No hay demasiada gente -es viernes-. Preguntamos a la muchacha de la tienda de souvenirs si el palacio se puede visitar. Nos entiende, pero no sabe contestarnos, así que llama a un chico de unos veintitantos, muy guapo, que nos indica en alemán, con aire un tanto macarra que sí, que el castillo se puede visitar. Compramos la correspondiente entrada. La taquillera nos da unos folios en alemán con la descripción de las sucesivas salas del palacio. Cuando llegamos, el chaval guapo, que resulta ser el guía, le está explicando en húngaro la historia del palacio a una pareja de mediana edad. Cuando llegamos, le preguntamos en qué idioma nos va a contar a nosotros la misma película:
-Naturalmente…En húngaro.
Y pone esa cara de la gente que tiene la sartén por el mano. Cara de pensar „y si no sabéis húngaro, pues ya sabéis: ajo y agua“.
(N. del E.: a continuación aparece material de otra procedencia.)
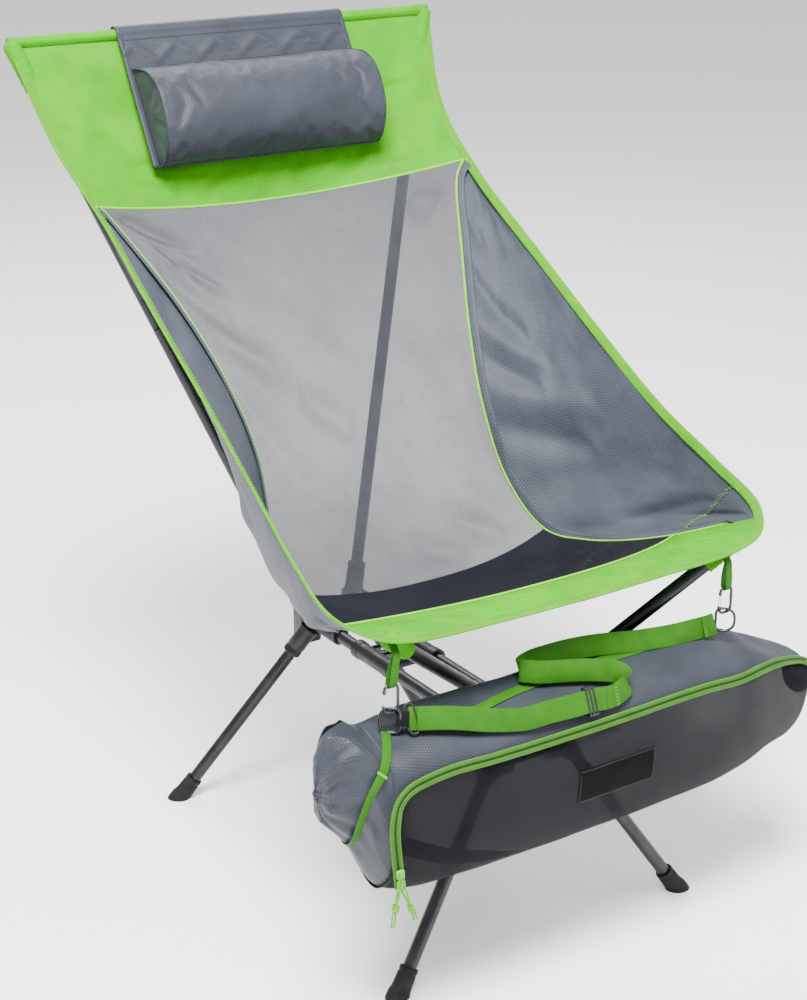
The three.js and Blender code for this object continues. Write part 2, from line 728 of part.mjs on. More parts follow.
// Sections of the sack along X: the height of the middle, then the share of the full depth and height.
// The left end is gathered and turned up.
const SACK_STATIONS = [
  [SACK_START_X, 318, 0.2, 0.26],
  [-315, 321, 0.4, 0.54],
  [-290, 304, 0.64, 0.74],
  [-262, 271, 0.88, 0.9],
  [-235, 267, 0.95, 0.96],
  [-205, 266, 0.98, 1],
  [-150, 263, 1, 1],
  [0, 262, 1, 1],
  [150, 264, 1, 1],
  [225, 260, 0.93, 0.87],
  [268, 258, 0.84, 0.73],
  [306, 249, 0.72, 0.66],
  [SACK_END_X, 263, 0.48, 0.4],
];
// The full section, in Y and Z from its middle, round from the back of the top.
const SACK_SECTION = new THREE.CatmullRomCurve3(
  [[40, 101], [10, 98], [-36, 79], [-54, 36], [-53, -24], [-35, -70], [-5, -92], [28, -78], [46, -30], [49, 30], [49, 75]]
    .map(([y, z]) => vec(0, y, z)),
  true,
  "centripetal",
);
const SECTION_SIDES = 20;

function stationAt(x) {
  const next = Math.max(1, SACK_STATIONS.findIndex((row) => row[0] >= x));
  const before = SACK_STATIONS[next - 1];
  const after = SACK_STATIONS[next];
  const share = (x - before[0]) / (after[0] - before[0]);
  return before.map((value, i) => THREE.MathUtils.lerp(value, after[i], share));
}

// A point on the sack, and the way out of it, at a place round its section.
function sackPoint(x, round, proud = 0) {
  const [, middleZ, deep, tall] = stationAt(x);
  const point = SACK_SECTION.getPointAt(round);
  const along = SACK_SECTION.getTangentAt(round);
  const out = vec(0, -along.z * tall, along.y * deep).normalize();
  if (out.dot(point) < 0) out.negate();
  return {
    at: vec(x, SACK_Y + point.y * deep, middleZ + point.z * tall).addScaledVector(out, proud),
    out,
  };
}

function sackRing(x, proud) {
  const ring = [];
  for (let i = 0; i < SECTION_SIDES; i += 1) ring.push(sackPoint(x, i / SECTION_SIDES, proud).at);
  return ring;
}

const stationsX = SACK_STATIONS.map((row) => row[0]);
const sackOuter = solidOf(loft(stationsX.map((x) => sackRing(x, 0))));
const innerX = [SACK_START_X + CLOTH, ...stationsX.slice(1, -1), SACK_END_X - CLOTH];
const sackInner = solidOf(loft(innerX.map((x) => sackRing(x, -CLOTH))));
const sackShell = sackOuter.subtract(sackInner);

// All of the sack below the zip is netting, in front and behind.
function windowCutter(grow) {
  const height = 300;
  const geometry = new THREE.BoxGeometry(700, 300, height);
  geometry.translate(WINDOW_START_X + 350 - grow, 0, -height / 2 + grow).rotateY(WINDOW_FALL);
  return solidOf(geometry.translate(0, SACK_Y, WINDOW_TOP_Z));
}
const WINDOW_SEAM = 1;
add("sack_shell", geometryOf(sackShell.subtract(windowCutter(WINDOW_SEAM))), "slate");
add("sack_netting", geometryOf(sackShell.intersect(windowCutter(-WINDOW_SEAM))), "dark_net");

// The zip runs straight up the left end of the window, turns, and runs along its top.
const ZIP_WIDTH = 16;
const ZIP_THICK = 2.4;
const ZIP_PROUD = 4.2;
const ZIP_LOW_END = { at: vec(-260, -393, 205), out: vec(-0.2, -1, 0) };
const ZIP_HIGH_END = { at: vec(-272, -403, 288), out: vec(-0.2, -1, 0) };
// Places on the sack that the zip passes after its straight run: X, then the place round the section.
const ZIP_PLACES = [
  [-264, 0.25],
  [-251, 0.222],
  [-232, 0.212],
  [-197, 0.207],
  [-150, 0.205],
  [-100, 0.205],
  [-50, 0.205],
  [0, 0.205],
  [50, 0.205],
  [100, 0.205],
  [150, 0.205],
  [199, 0.2],
  [240, 0.18],
  [268, 0.165],
  [300, 0.15],
];
const zipRow = [ZIP_LOW_END, ZIP_HIGH_END, ...ZIP_PLACES.map(([x, round]) => sackPoint(x, round, ZIP_PROUD))];
const zipPoints = zipRow.map((row) => row.at);
const zipNormals = zipRow.map((row) => row.out);
add("zip", strip(zipPoints, zipNormals, ZIP_WIDTH, ZIP_THICK), "green");

// Two zip sliders wait at the lower end of the zip, on its straight run.
const zipUp = zipPoints[1].clone().sub(zipPoints[0]).normalize();
const zipOut = ZIP_LOW_END.out.clone().addScaledVector(zipUp, -zipUp.dot(ZIP_LOW_END.out)).normalize();
const zipAcross = zipUp.clone().cross(zipOut);
function addSlider(name, distance) {
  const size = [9, 11, 4.4];
  const geometry = new THREE.BoxGeometry(...size);
  const axes = new THREE.Matrix4().makeBasis(zipAcross, zipUp, zipAcross.clone().cross(zipUp));
  const proud = ZIP_THICK / 2 + GAP + size[2] / 2;
  const centre = zipPoints[0].clone().addScaledVector(zipUp, distance).addScaledVector(zipOut, proud);
  add(name, outward(geometry.applyMatrix4(axes)), "plastic").position.copy(centre);
}
addSlider("zip_slider_lower", 8);
addSlider("zip_slider_upper", 22);

// Shoulder strap: from one D-ring to the other, folded twice on top of the sack.
const STRAP_ROUTE = curveOf([
  [-222, -359, 376],
  [-184, -372, 371],
  [-140, -382, 361],
  [-100, -387.3, 353.1],
  [-72, -388.5, 352.5],
  [-40, -389.9, 351.8],
  [-8, -391.3, 351.1],
  [20, -392.5, 350.5],
  [42, -386, 357],
  [38, -374, 364],
  [10, -364, 371],
  [-25, -354, 375],
  [-56, -344, 378],
  [-67, -335, 380],
  [-48, -326, 381],
  [-5, -325, 381],
  [49, -329, 378],
  [97, -339, 374],
  [139, -345, 372.5],
  [183, -344, 370],
  [198, -344.5, 370],
]);
const STRAP_STEPS = 64;
const strapPoints = STRAP_ROUTE.getPoints(STRAP_STEPS);
const STRAP_LEAN = THREE.MathUtils.degToRad(22);
const strapUp = vec(0, Math.sin(STRAP_LEAN), Math.cos(STRAP_LEAN));
const strapNormals = strapPoints.map((_, i) => STRAP_ROUTE.getTangent(i / STRAP_STEPS).cross(strapUp).normalize());
add("shoulder_strap", strip(strapPoints, strapNormals, STRAP_WIDTH, STRAP_THICK), "webbing");

// The strap adjuster is a flat sleeve round the front run of the strap.
const ADJUSTER_AT = vec(-14, -391, 351.2);
const ADJUSTER_LENGTH = 12;
const ADJUSTER_ROOM = 1.2;
const ADJUSTER_WALL = 2;
function addAdjuster() {
  const wide = STRAP_WIDTH + 2 * ADJUSTER_ROOM;
  const thick = STRAP_THICK + 2 * ADJUSTER_ROOM;
  const sleeve = block(vec(0, 0, 0), [ADJUSTER_LENGTH, thick + 2 * ADJUSTER_WALL, wide + 2 * ADJUSTER_WALL]);
  const slot = block(vec(0, 0, 0), [2 * ADJUSTER_LENGTH, thick, wide]);
  const mesh = add("strap_adjuster", geometryOf(sleeve.subtract(slot)), "plastic");
  mesh.rotation.x = -STRAP_LEAN;
  mesh.position.copy(ADJUSTER_AT);
}
addAdjuster();

export default chair;
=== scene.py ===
"""Ultralight high-back camping chair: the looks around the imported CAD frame, in metres.

The sitter faces -Y, +X is on the sitter's left hand, and the ground is z = 0. As in the CAD, everything on
the -X side is called left. The sling's curves and the routes of its straps repeat those of part.mjs.
"""

import math

import bmesh
import bpy
import numpy as np
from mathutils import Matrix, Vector, noise


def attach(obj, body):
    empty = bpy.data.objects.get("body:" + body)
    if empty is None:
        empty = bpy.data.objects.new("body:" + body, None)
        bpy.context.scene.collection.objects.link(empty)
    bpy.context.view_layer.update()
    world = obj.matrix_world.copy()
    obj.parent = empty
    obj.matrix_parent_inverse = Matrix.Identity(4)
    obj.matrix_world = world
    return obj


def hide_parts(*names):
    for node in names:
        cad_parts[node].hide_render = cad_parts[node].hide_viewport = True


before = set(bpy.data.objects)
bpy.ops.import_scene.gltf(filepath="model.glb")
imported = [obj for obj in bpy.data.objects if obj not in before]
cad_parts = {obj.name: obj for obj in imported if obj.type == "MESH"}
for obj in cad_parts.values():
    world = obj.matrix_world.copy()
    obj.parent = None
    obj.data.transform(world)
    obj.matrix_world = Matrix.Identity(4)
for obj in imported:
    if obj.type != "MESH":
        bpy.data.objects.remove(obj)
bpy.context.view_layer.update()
MM = 0.001
SIDES = {"left": -1, "right": 1}


# ---------------------------------------------------------------- small tools
def unit(v):
    """Rows of v scaled to length 1."""
    v = np.asarray(v, float)
    return v / np.maximum(np.linalg.norm(v, axis=-1, keepdims=True), 1e-12)


def run_along(points):
    """Distance along a row of points from its first."""
    return np.concatenate([[0], np.cumsum(np.linalg.norm(np.diff(points, axis=0), axis=1))])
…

Lo llevamos con paciencia.
Y así se da la situación absurda de que atravesamos las diferentes salas -restauradas con un gusto algo dudoso, la verdad- acompañados por un tipo que le va explicando a sus turistas favoritos -la pareja de mediana edad- todas las cosas posibles en húngaro y a nosotros, que somos los „turistas B“ ignorándonos completamente.
Lo dicho: lo llevamos con paciencia.
El comunismo, la guerra mundial o quién sabe qué rapiñas, hacen que del hábitat original de los Esterhazy quede más bien poquito. Unos cuantos cuadros apolillados, antigüedades que bailan en las habitaciones medio vacías y que huelen a iglesia. De cuando en cuando, el entarimado de las paredes, blanco y dorado -donde queda dorado- original del siglo XVIII, ha sido serrado salvajemente para poder poner unos enchufes y unos interruptores blancos de plástico del Leroy Merlín. Una cutrez.
Comemos en lo que debieron ser las caballerizas del palacio, transformadas en restaurante.
La vuelta a Austria se transforma en un diálogo sobre las causas de la riqueza de las naciones, que brota de la perplejidad de por qué en dos lugares del mundo, separados escasamente por treinta kilómetros, las condiciones de vida y las actitudes ante la vida son tan distintas ¿Será la educación? ¿Será la falta de recursos? ¿Será la mala suerte? No se consigue llegar a una conclusión.